**Task statement**
Repeat the listing below word for word, stopping after the line that contains "its tab slots.".

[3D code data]
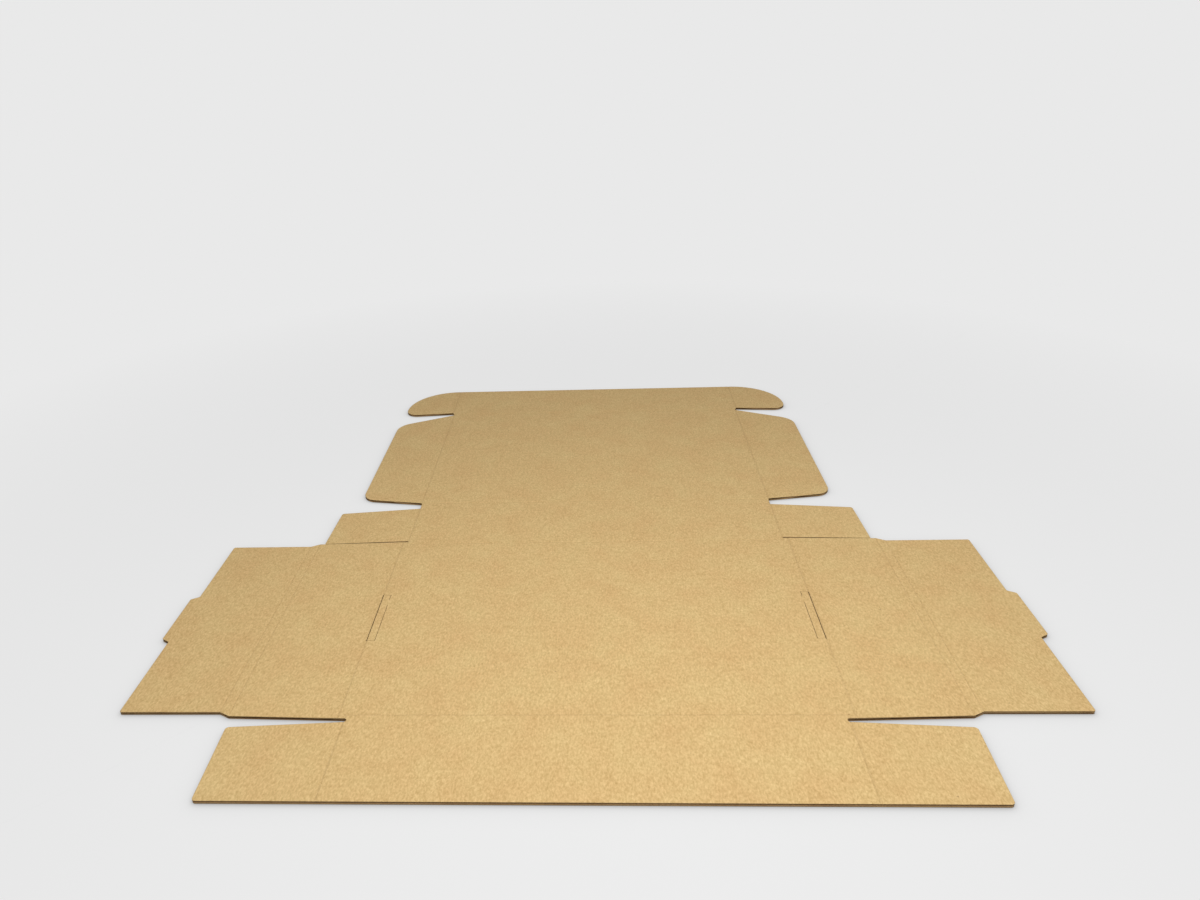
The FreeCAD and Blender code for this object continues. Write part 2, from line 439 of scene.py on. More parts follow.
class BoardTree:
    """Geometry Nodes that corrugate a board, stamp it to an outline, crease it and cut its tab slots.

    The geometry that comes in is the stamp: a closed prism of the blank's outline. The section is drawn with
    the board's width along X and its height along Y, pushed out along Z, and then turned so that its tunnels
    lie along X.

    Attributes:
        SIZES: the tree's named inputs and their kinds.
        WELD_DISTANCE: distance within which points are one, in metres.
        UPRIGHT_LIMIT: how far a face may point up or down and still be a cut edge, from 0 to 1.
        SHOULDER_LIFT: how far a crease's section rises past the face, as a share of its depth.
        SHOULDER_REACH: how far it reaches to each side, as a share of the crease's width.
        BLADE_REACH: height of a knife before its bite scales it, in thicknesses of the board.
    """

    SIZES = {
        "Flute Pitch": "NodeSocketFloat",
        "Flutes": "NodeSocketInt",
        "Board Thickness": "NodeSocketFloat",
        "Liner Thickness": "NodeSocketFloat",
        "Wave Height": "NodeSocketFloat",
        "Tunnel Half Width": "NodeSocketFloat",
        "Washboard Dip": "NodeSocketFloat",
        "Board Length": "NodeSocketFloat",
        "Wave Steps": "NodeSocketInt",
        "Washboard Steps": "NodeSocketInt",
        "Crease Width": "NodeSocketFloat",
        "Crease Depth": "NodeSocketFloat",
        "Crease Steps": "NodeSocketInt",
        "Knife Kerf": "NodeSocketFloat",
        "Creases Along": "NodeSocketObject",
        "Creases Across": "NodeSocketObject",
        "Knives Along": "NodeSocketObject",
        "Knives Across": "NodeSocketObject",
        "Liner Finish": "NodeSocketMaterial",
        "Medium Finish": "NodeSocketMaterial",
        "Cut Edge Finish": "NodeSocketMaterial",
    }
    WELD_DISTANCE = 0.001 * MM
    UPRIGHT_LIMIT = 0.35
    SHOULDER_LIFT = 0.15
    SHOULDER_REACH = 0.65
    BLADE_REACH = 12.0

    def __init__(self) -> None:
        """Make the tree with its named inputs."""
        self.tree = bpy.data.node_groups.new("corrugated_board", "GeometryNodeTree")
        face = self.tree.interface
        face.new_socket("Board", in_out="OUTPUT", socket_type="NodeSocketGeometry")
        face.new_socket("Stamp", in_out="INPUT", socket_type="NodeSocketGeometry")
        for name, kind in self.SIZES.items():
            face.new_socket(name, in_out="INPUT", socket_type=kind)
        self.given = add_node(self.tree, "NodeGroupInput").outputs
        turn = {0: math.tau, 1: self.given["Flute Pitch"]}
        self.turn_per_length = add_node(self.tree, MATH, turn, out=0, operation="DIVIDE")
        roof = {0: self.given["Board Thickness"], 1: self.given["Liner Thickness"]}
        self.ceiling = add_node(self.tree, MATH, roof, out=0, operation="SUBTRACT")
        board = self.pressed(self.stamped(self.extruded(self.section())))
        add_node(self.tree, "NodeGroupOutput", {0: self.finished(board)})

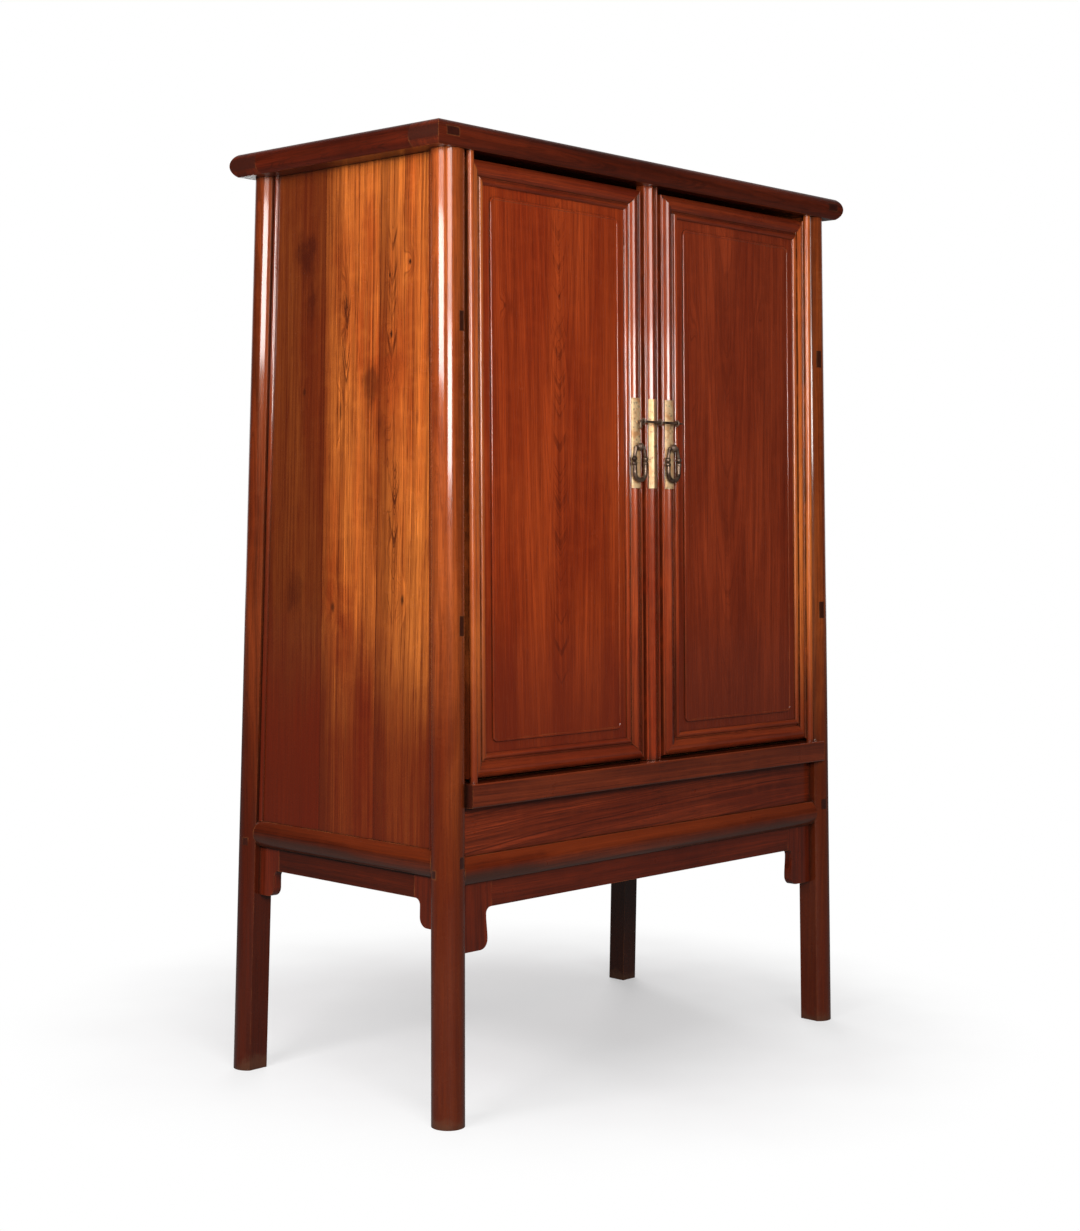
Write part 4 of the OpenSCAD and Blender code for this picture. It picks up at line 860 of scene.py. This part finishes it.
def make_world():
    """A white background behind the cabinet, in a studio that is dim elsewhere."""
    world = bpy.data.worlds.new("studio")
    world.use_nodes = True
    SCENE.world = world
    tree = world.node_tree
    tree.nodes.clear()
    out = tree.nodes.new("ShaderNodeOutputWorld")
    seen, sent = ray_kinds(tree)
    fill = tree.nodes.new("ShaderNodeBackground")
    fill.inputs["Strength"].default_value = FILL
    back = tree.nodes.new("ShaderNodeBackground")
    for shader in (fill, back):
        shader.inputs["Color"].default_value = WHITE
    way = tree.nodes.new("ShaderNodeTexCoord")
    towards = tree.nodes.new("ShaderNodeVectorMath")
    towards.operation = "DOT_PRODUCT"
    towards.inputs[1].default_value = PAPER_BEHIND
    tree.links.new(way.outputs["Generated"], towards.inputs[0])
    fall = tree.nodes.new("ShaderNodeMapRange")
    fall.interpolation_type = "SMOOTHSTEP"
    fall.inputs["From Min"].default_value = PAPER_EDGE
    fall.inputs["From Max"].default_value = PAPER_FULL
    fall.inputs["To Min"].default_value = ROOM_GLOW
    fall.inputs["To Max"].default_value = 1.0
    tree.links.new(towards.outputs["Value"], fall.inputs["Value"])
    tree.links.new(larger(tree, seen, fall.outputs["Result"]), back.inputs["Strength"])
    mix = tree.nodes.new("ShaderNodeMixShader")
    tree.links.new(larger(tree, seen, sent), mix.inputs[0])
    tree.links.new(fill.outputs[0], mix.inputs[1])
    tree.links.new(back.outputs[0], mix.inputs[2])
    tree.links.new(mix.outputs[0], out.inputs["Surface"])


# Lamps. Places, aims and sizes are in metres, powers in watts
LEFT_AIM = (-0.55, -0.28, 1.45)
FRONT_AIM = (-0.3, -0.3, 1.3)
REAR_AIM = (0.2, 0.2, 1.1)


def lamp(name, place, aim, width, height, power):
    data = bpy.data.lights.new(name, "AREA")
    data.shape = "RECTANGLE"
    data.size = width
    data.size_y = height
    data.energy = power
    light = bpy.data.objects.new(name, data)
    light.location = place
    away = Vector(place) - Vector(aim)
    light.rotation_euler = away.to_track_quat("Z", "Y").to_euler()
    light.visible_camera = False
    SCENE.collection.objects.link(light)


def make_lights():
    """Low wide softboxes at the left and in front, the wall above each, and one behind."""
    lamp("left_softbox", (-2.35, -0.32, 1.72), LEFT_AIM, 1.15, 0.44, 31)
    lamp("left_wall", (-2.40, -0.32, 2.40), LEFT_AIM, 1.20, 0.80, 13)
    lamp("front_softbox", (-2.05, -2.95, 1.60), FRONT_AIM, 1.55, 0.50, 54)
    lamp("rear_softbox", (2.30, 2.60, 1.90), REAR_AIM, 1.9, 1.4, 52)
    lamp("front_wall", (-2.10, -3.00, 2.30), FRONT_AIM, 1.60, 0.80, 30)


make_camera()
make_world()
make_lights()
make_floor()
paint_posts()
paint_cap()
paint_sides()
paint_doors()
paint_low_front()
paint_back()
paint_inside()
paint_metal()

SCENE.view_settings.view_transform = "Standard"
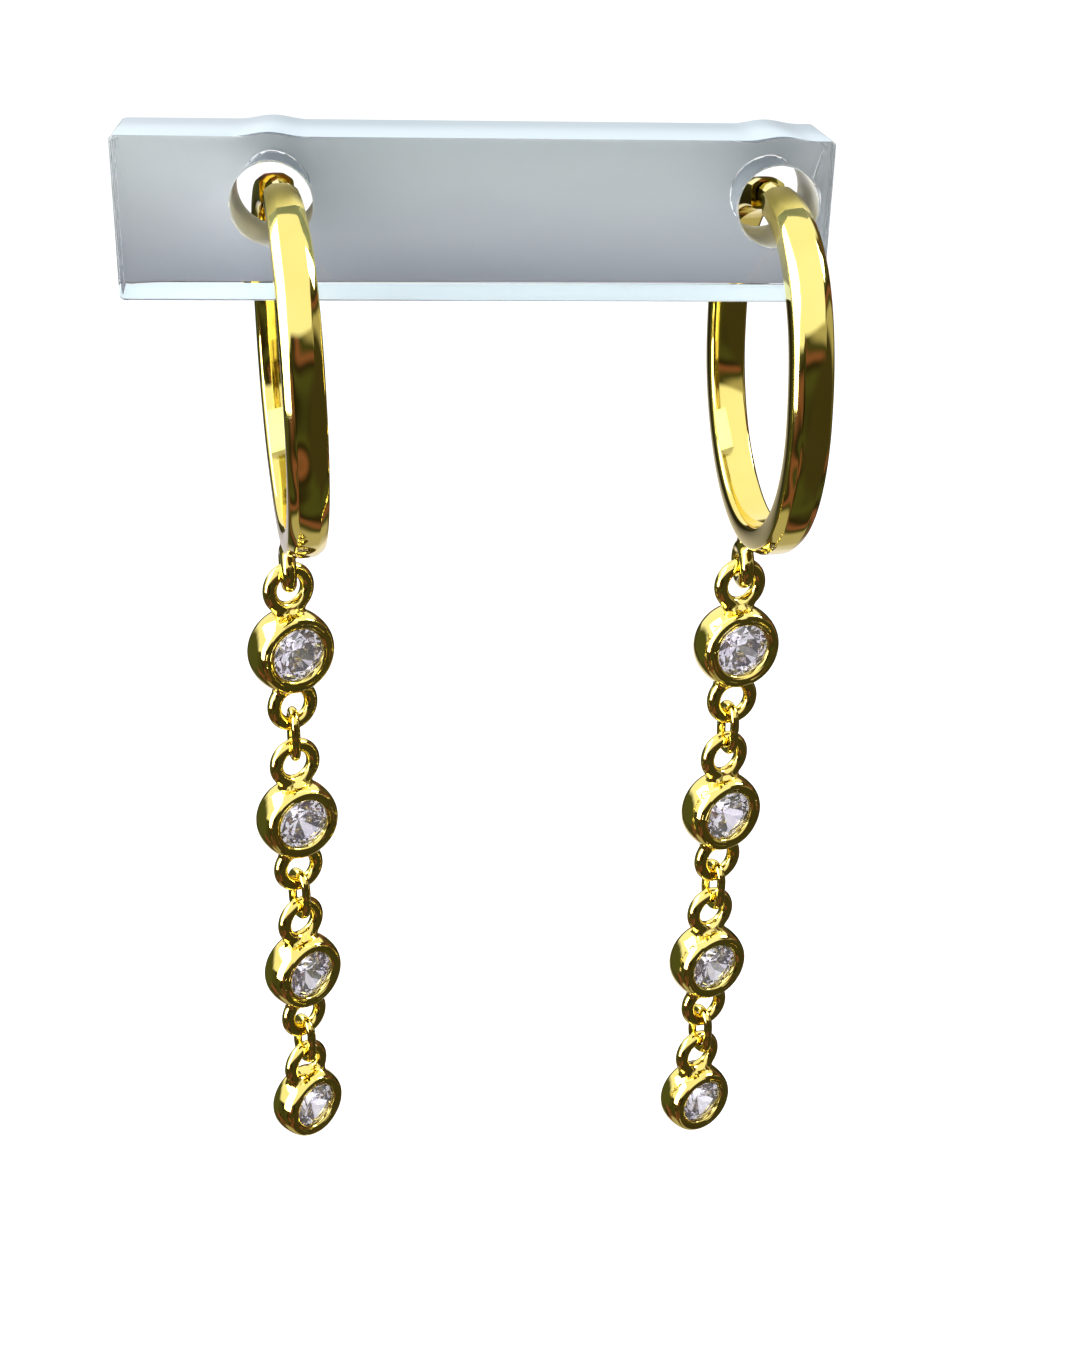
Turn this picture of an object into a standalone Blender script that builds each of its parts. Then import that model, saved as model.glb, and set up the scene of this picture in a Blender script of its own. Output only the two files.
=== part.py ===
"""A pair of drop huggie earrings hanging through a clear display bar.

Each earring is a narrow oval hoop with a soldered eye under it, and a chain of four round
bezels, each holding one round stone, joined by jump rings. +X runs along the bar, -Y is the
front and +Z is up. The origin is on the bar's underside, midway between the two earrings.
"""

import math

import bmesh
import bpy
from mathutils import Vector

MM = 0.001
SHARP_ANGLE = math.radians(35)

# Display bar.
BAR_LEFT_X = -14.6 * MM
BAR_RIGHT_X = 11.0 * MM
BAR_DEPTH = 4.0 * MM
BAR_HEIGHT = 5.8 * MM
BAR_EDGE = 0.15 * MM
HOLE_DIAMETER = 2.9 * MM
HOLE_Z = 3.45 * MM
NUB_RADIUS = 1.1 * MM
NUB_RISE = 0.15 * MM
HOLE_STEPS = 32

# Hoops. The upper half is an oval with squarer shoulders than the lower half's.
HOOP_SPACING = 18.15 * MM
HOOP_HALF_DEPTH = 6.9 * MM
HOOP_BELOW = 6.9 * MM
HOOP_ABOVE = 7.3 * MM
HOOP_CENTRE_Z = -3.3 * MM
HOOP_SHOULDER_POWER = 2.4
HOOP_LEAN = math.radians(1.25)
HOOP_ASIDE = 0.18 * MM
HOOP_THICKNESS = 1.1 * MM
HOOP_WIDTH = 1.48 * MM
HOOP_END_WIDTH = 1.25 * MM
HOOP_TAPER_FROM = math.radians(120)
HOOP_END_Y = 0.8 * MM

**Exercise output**
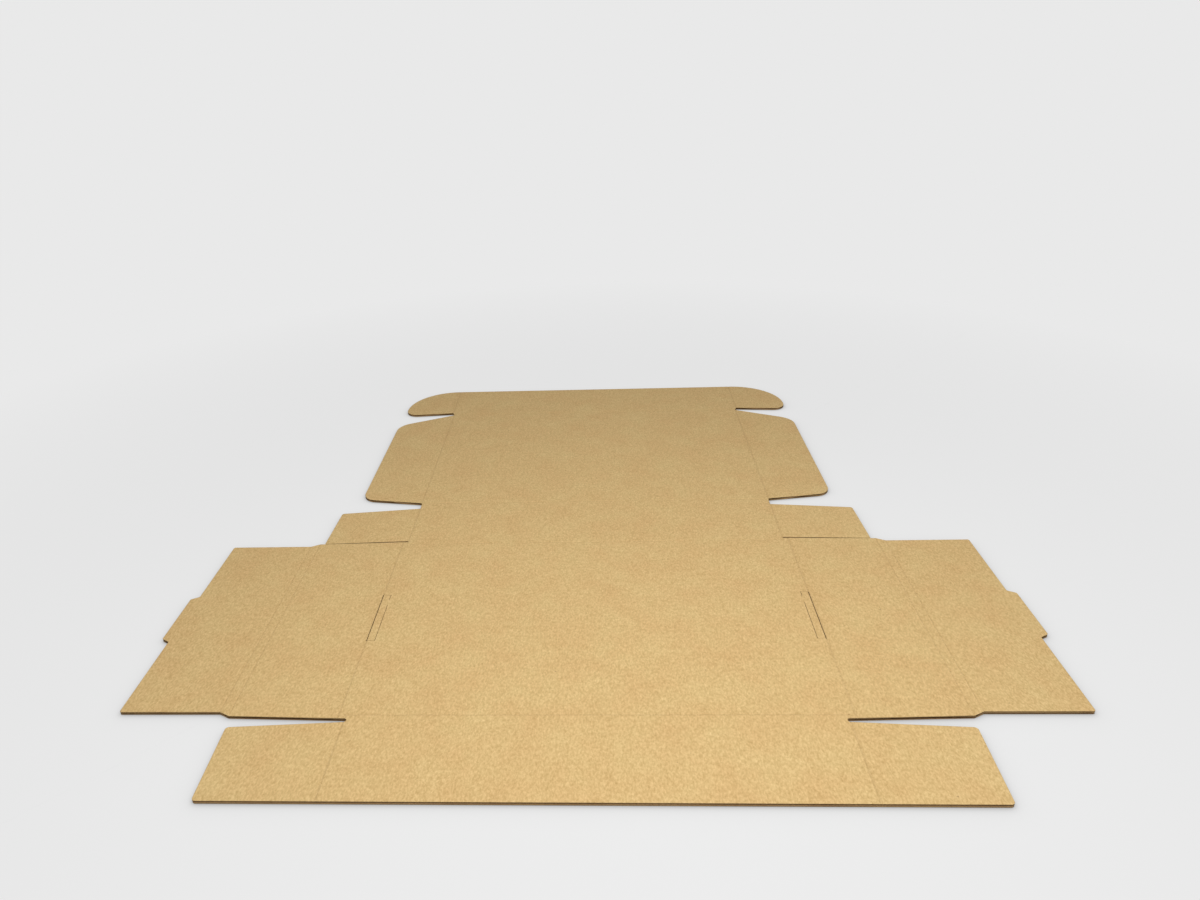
The FreeCAD and Blender code for this object continues. Write part 2, from line 439 of scene.py on. More parts follow.
class BoardTree:
    """Geometry Nodes that corrugate a board, stamp it to an outline, crease it and cut its tab slots.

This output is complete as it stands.